Now the preference for Kilman and summer signing Nathan Collins shows a need for centre-backs who can defend in one-on-one situations and the implication that Lage is not convinced Coady can.
He became the third wheel. And if part of the significance is that arguably Nuno’s finest defence now languish outside Wolves’ first team, with Coady exiting on loan, Willy Boly a back-up and Saiss – who, in a rare moment of quotability, Lage branded the “Moroccan Maldini” – having gone in the summer, the captain was arguably the former manager’s flagship success, a jobbing Championship midfielder whose reinvention was so successful he became an England international.
Coady was integral as Wolves were propelled to heights they had not reached since the1980s; perhaps, though, there was a theory he held them back. In a bid to add more potency, Nuno tried playing a back four for some of 2020-21 and, to summarise a season in a sentence, Wolves were less successful, no more prolific, often boring and he was sacked.
Lage arrived with a reputation for being more attacking and as an advocate of a back four. Pragmatically, however, he settled with the system he inherited and which Wolves had used when they secured successive seventh-place finishes. Wolves spent much of last season in eighth, but ended with the third-fewest shots, an average of a goal a game at the right end and having only outscored the relegated trio.

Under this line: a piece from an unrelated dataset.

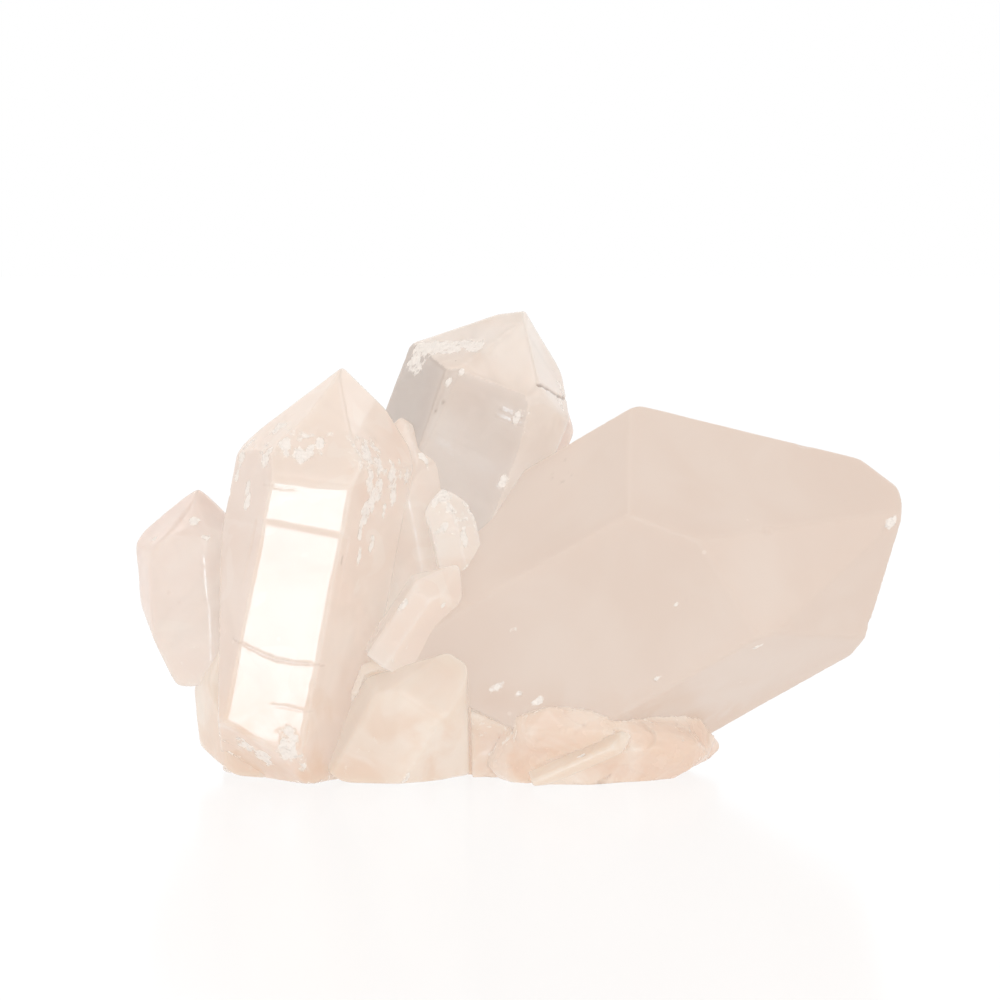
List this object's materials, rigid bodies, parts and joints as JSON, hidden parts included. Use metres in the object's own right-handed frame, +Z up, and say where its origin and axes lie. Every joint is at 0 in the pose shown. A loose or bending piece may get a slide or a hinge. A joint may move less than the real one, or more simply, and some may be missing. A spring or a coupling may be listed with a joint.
{
  "type": "quartz crystal cluster",
  "caption": "Hand-size cluster of milky, peach-coloured quartz crystals leaning out of a lump of massive quartz that rests on its flat underside.",
  "frame": {"origin": "on the ground, under the middle of the whole cluster", "axes": "+Z up; +X along the cluster's length, towards the tip of the largest crystal; -Y towards the front, where the tall crystal's flat face looks"},
  "size_m": [0.1004, 0.0416, 0.06],
  "materials": {
    "clear_quartz": "translucent peach quartz with glossy growth faces, faint growth lines and frosted, pitted patches",
    "milky_quartz": "milky, cloudy peach quartz with a soft satin surface and rounded edges",
    "grey_quartz": "glossy translucent quartz, greyer, with fractures and chipped silvery patches",
    "stained_quartz": "rough massive quartz, stained orange by iron, with sugary crumbs"
  },
  "bodies": {
    "root": {"tall_crystal": "clear_quartz", "large_crystal": "milky_quartz", "front_crystal": "clear_quartz", "small_inner_crystal": "clear_quartz", "shard_crystal": "clear_quartz", "left_foot_crystal": "milky_quartz", "back_crystal": "grey_quartz", "stub_crystal": "clear_quartz", "shoulder_crystal": "milky_quartz", "left_crystal": "grey_quartz", "back_twin_crystal": "grey_quartz", "matrix_base": "stained_quartz"}
  },
  "joints": []
}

Taking out Coady has allowed him to bring in another attack-minded player, with 3-4-3 or 3-5-2 exchanged for 4-2-3-1. Wolves had 15 shots at Elland Road on Saturday, a total they only bettered in five of their 38 league games last season. They had six on target, a number they bettered just twice last year, even if one of those was also away against Leeds. And they lost.
It is a very small sample size, rather than a prediction Wolves are bound to become doomed entertainers, but it does suggest their games could contain more goalmouth action. If the formation change allows them to incorporate another potential scorer or creator, whether a fit-again Pedro Neto, the prospective signing Goncalo Guedes or Morgan Gibbs-White, if he is belatedly afforded a run in the team, that willingness to move Coady on removed the safety blanket of an immediate recourse to the back three if results are not forthcoming. And it marks a sudden shift as Coady has gone from defining Wolves to departing Molineux.